Final answer:
The 3000-kg cannon will have a recoil velocity of 2.25 m/s when it fires a 15.0-kg shell at 480 m/s. The kinetic energy of the cannon is 7575 J. The vertical component of momentum does not affect the horizontal recoil due to the cannon mount.
Step-by-step explanation:
To calculate the recoil velocity of a 3000-kg cannon firing a 15.0-kg shell at 480 m/s at a 20.0° angle, we apply the law of conservation of momentum. Initially, the system's momentum is zero since the cannon is at rest, and after the shell is fired, the total momentum must remain zero. Focusing on the horizontal component, the momentum of the shell can be found using its mass, the cosine of the firing angle, and its velocity.

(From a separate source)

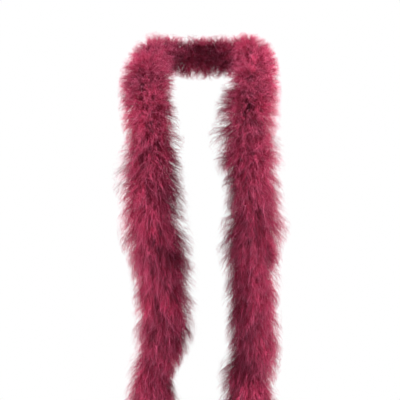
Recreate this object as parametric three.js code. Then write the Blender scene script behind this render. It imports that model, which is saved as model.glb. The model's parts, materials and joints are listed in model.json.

Horizontal momentum of the shell = mass of shell × (velocity of shell × cos(20.0°))
Pshell = 15.0 kg × (480 m/s × cos(20.0°))
Pshell = 15.0 kg × 450.4 m/s
Pshell = 6756 kg·m/s
The cannon's recoil velocity (vcannon) is in the opposite direction with equal momentum to conserve momentum:
3000 kg × vcannon = 6756 kg·m/s
vcannon = 6756 kg·m/s / 3000 kg
vcannon = 2.25 m/s
The direction of the recoil is exactly opposite to the horizontal component of the shell's velocity. The kinetic energy of the cannon can then be calculated:
KE = 0.5 × mass of cannon × (recoil velocity)2
KE = 0.5 × 3000 kg × (2.25 m/s)2
KE = 0.5 × 3000 kg × 5.06 m2/s2
KE = 7575 J
The vertical component of momentum that is imparted to the cannon when it is fired results in an upward and downward force due to gravity, and as the cannon is mounted to only recoil horizontally, this vertical component does not affect the recoil velocity.